WRITTEN PROBLEM:
For the material that follows, return exactly the lines from the one with "346.0), 2.6, wing_form)" through the one with "obj.matrix_world = Matrix.Identity(4)", both ends included.

PROVIDED MATERIAL:
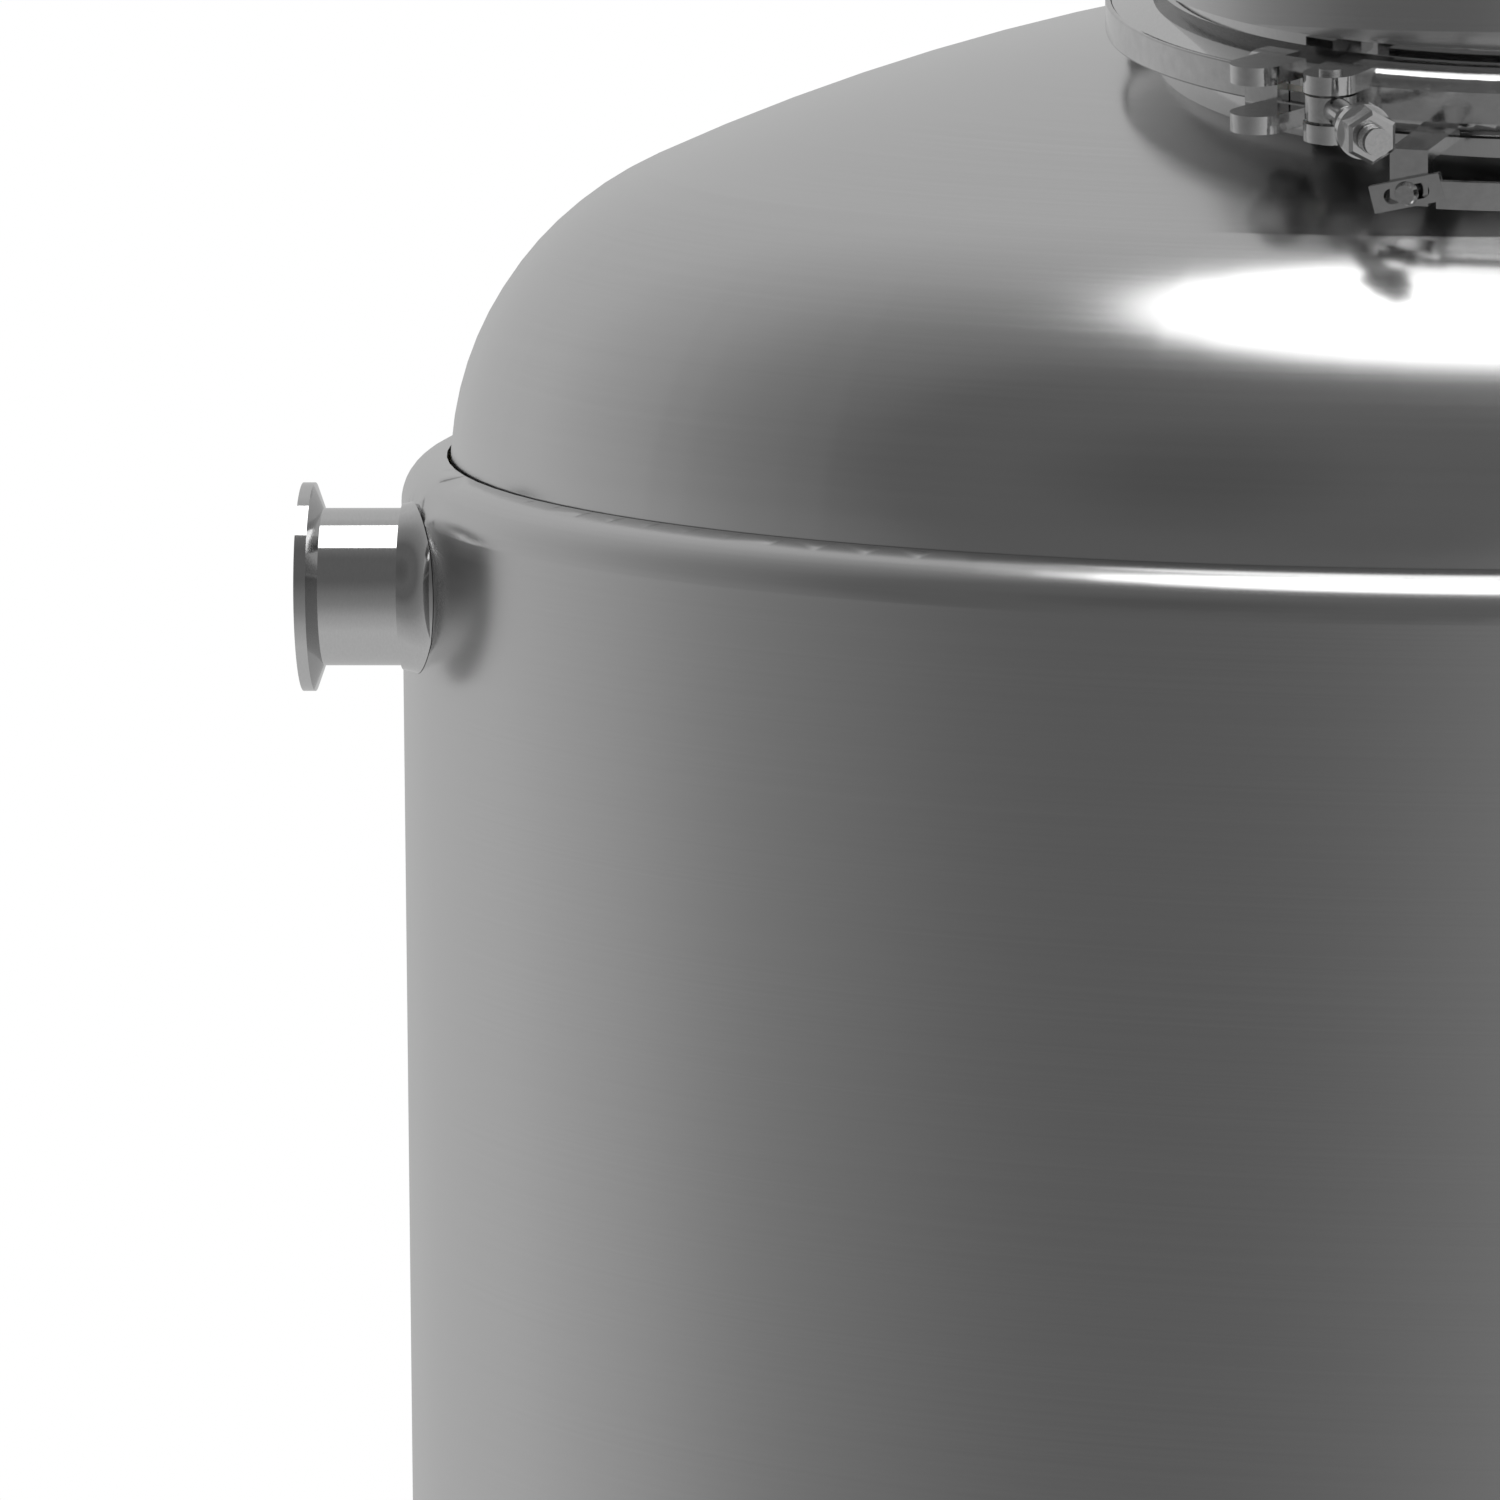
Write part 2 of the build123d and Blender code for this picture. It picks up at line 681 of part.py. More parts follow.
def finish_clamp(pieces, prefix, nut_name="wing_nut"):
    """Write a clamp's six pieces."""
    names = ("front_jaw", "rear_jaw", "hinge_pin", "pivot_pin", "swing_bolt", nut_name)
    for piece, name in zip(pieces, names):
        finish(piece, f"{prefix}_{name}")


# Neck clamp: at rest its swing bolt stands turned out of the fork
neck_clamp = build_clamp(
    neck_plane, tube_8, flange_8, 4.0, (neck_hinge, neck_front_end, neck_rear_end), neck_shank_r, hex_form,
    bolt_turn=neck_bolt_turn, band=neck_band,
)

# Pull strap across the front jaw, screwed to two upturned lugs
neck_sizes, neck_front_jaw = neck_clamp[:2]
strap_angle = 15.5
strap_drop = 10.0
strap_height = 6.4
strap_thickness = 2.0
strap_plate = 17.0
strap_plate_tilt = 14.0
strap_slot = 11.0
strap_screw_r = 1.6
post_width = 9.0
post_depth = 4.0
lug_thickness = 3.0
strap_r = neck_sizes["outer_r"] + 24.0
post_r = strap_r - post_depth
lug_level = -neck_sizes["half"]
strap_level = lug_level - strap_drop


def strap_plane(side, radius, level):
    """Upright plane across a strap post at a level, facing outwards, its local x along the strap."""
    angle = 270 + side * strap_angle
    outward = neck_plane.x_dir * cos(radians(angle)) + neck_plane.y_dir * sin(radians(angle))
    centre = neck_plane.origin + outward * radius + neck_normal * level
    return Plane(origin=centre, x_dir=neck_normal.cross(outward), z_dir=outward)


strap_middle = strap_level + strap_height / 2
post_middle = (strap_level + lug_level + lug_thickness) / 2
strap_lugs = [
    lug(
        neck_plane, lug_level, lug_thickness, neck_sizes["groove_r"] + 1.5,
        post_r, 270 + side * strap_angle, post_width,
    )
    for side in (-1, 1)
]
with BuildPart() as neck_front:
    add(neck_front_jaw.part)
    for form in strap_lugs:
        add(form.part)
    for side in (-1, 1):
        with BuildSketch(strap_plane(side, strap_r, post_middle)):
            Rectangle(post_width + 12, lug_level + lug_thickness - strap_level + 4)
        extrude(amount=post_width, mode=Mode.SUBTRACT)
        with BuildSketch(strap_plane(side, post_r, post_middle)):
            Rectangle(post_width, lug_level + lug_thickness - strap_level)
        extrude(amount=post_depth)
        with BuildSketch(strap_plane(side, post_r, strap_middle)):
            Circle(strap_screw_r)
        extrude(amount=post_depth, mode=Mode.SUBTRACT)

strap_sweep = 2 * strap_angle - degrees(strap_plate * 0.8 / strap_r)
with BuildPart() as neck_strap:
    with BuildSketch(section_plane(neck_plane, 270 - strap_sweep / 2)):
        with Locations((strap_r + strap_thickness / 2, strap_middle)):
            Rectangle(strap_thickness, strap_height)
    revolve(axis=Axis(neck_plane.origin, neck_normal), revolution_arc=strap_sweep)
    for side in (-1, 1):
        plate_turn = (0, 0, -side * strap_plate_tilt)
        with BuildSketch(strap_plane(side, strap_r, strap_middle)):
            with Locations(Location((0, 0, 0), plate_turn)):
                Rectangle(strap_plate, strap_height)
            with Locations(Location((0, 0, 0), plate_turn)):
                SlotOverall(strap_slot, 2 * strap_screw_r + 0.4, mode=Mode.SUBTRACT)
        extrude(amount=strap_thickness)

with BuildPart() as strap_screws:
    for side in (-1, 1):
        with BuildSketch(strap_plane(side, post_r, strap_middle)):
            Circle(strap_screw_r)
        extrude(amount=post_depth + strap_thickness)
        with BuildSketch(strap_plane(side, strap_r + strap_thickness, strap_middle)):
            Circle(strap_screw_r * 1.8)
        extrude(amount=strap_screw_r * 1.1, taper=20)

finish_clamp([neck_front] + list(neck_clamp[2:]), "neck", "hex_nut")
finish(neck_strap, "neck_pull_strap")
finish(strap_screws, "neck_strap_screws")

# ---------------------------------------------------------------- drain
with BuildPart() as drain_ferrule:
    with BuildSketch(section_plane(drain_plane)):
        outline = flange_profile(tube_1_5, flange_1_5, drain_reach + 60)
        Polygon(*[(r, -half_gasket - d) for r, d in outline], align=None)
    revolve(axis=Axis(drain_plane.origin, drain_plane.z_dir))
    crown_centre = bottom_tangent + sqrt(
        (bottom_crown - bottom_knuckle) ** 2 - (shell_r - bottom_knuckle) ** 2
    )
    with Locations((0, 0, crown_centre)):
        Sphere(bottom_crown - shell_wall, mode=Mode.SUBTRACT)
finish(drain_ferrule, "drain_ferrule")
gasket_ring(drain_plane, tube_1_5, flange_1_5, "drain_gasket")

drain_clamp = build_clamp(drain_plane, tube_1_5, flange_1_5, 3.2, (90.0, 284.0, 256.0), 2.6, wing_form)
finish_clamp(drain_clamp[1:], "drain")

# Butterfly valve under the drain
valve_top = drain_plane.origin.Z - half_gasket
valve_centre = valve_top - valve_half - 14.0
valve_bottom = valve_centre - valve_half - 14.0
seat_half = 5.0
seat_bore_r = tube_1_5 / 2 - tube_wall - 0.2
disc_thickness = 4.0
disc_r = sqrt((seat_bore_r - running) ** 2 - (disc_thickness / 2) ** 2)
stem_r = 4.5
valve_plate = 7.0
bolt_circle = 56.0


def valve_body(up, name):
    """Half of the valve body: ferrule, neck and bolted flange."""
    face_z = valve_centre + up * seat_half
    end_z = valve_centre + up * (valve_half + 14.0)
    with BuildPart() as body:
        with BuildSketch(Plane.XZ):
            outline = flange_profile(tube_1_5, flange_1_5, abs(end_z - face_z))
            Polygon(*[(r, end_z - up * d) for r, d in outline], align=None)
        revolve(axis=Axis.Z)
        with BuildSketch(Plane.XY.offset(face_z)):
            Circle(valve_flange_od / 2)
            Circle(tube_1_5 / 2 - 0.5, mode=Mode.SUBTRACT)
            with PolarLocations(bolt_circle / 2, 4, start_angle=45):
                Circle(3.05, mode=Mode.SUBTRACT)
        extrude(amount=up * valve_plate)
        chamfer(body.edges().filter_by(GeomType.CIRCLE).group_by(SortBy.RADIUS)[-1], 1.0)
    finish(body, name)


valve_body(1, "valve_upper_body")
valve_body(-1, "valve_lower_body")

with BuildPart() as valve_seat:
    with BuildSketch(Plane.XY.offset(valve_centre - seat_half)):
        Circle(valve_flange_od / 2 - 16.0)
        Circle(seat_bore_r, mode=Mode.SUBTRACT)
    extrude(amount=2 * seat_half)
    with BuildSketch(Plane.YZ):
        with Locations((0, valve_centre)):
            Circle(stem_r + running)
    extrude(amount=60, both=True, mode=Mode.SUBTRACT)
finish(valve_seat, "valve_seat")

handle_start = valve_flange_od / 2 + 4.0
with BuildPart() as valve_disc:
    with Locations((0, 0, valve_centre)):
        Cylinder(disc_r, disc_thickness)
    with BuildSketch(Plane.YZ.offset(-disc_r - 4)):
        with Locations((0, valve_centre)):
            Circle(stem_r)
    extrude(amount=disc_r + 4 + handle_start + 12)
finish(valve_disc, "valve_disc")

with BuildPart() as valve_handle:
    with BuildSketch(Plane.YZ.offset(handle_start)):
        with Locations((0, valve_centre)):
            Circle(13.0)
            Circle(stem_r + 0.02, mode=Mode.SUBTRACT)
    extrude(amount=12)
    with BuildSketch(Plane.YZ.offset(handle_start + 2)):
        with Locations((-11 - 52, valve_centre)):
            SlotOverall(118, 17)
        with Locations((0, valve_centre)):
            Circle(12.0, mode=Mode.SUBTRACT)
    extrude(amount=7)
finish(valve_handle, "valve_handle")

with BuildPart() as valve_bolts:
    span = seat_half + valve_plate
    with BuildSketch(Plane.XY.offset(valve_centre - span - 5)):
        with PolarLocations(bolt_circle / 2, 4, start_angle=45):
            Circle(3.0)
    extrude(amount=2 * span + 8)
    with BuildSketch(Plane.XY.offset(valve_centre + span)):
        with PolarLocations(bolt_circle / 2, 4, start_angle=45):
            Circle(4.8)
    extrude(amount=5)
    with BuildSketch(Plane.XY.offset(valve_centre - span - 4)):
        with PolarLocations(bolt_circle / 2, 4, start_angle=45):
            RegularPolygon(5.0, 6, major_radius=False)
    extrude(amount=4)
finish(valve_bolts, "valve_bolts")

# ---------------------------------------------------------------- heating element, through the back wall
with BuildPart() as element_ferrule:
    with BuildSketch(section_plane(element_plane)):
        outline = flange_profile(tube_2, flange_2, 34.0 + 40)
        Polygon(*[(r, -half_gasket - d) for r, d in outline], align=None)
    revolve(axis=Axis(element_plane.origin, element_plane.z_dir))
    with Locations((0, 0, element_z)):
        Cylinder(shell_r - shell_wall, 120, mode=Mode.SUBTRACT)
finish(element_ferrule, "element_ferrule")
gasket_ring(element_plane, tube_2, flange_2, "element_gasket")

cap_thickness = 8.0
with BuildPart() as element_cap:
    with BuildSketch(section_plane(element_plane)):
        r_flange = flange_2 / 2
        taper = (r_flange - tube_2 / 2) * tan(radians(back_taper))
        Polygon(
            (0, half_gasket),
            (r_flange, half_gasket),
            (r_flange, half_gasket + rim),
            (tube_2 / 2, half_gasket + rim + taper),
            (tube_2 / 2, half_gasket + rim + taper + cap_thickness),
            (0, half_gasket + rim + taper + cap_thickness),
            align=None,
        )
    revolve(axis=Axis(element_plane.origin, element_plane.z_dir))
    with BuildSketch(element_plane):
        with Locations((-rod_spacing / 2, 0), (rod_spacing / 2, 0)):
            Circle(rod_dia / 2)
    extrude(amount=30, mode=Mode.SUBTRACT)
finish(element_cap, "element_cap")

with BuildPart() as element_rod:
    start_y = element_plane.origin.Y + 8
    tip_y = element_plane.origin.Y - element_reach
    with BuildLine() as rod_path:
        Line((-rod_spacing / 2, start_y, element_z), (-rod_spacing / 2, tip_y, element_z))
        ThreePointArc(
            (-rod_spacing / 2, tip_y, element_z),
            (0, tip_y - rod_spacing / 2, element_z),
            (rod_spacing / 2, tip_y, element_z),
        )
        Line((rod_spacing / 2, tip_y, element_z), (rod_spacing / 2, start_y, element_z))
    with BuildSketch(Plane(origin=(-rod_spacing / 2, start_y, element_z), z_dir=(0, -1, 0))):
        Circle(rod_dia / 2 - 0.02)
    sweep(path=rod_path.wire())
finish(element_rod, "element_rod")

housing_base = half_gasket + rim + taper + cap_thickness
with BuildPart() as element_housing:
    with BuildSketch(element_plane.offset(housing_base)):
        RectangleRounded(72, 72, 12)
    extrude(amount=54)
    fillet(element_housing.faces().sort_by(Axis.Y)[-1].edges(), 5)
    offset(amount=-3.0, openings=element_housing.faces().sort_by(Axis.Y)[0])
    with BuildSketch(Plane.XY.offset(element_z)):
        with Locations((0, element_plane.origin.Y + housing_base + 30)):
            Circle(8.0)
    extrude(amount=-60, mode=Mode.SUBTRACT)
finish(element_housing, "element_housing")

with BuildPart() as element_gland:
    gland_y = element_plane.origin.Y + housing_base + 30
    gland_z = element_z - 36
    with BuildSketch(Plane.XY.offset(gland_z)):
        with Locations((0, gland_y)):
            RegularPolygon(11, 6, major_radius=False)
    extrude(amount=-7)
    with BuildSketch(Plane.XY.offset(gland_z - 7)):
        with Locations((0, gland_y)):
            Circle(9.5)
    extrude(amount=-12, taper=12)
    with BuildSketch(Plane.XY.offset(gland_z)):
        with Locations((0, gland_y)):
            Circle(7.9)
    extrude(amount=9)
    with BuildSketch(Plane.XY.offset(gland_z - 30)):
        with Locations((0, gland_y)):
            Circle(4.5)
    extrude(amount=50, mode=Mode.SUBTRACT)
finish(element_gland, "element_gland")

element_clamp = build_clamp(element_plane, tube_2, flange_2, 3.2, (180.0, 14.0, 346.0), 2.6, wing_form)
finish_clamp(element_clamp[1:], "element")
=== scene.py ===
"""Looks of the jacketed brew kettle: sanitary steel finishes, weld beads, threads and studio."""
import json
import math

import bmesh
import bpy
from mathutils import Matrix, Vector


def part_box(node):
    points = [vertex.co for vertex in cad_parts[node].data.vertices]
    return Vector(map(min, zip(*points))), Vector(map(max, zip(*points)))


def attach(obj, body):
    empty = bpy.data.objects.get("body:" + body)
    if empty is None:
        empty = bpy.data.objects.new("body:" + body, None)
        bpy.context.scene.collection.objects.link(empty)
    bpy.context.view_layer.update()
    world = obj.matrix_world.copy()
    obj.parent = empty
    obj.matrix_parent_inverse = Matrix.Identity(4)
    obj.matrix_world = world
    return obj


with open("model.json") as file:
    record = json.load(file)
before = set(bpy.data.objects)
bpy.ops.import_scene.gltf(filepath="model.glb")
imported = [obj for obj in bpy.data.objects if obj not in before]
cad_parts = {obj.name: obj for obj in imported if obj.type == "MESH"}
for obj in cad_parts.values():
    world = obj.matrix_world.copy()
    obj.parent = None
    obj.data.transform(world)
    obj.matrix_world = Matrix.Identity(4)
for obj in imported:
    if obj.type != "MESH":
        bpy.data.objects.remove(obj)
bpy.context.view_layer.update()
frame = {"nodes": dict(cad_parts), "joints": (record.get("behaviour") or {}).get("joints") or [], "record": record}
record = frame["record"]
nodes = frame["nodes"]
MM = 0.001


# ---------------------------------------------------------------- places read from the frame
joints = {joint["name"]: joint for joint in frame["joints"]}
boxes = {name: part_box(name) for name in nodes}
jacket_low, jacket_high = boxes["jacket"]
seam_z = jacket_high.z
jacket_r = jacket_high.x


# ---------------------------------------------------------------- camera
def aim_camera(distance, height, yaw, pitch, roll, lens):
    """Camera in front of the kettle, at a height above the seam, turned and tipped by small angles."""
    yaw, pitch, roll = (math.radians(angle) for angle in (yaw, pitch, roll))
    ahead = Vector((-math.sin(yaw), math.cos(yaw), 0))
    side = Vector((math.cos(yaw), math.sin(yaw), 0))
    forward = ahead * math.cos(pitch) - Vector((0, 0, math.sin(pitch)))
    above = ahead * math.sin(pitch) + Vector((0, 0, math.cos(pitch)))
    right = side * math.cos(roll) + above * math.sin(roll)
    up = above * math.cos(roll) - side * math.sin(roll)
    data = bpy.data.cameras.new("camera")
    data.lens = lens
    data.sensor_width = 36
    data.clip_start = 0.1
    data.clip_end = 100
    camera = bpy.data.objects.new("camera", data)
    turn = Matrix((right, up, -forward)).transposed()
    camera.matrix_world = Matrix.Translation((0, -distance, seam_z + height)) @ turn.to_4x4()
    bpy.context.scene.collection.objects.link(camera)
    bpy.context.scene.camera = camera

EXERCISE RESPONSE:
element_clamp = build_clamp(element_plane, tube_2, flange_2, 3.2, (180.0, 14.0, 346.0), 2.6, wing_form)
finish_clamp(element_clamp[1:], "element")
=== scene.py ===
"""Looks of the jacketed brew kettle: sanitary steel finishes, weld beads, threads and studio."""
import json
import math

import bmesh
import bpy
from mathutils import Matrix, Vector


def part_box(node):
    points = [vertex.co for vertex in cad_parts[node].data.vertices]
    return Vector(map(min, zip(*points))), Vector(map(max, zip(*points)))


def attach(obj, body):
    empty = bpy.data.objects.get("body:" + body)
    if empty is None:
        empty = bpy.data.objects.new("body:" + body, None)
        bpy.context.scene.collection.objects.link(empty)
    bpy.context.view_layer.update()
    world = obj.matrix_world.copy()
    obj.parent = empty
    obj.matrix_parent_inverse = Matrix.Identity(4)
    obj.matrix_world = world
    return obj


with open("model.json") as file:
    record = json.load(file)
before = set(bpy.data.objects)
bpy.ops.import_scene.gltf(filepath="model.glb")
imported = [obj for obj in bpy.data.objects if obj not in before]
cad_parts = {obj.name: obj for obj in imported if obj.type == "MESH"}
for obj in cad_parts.values():
    world = obj.matrix_world.copy()
    obj.parent = None
    obj.data.transform(world)
    obj.matrix_world = Matrix.Identity(4)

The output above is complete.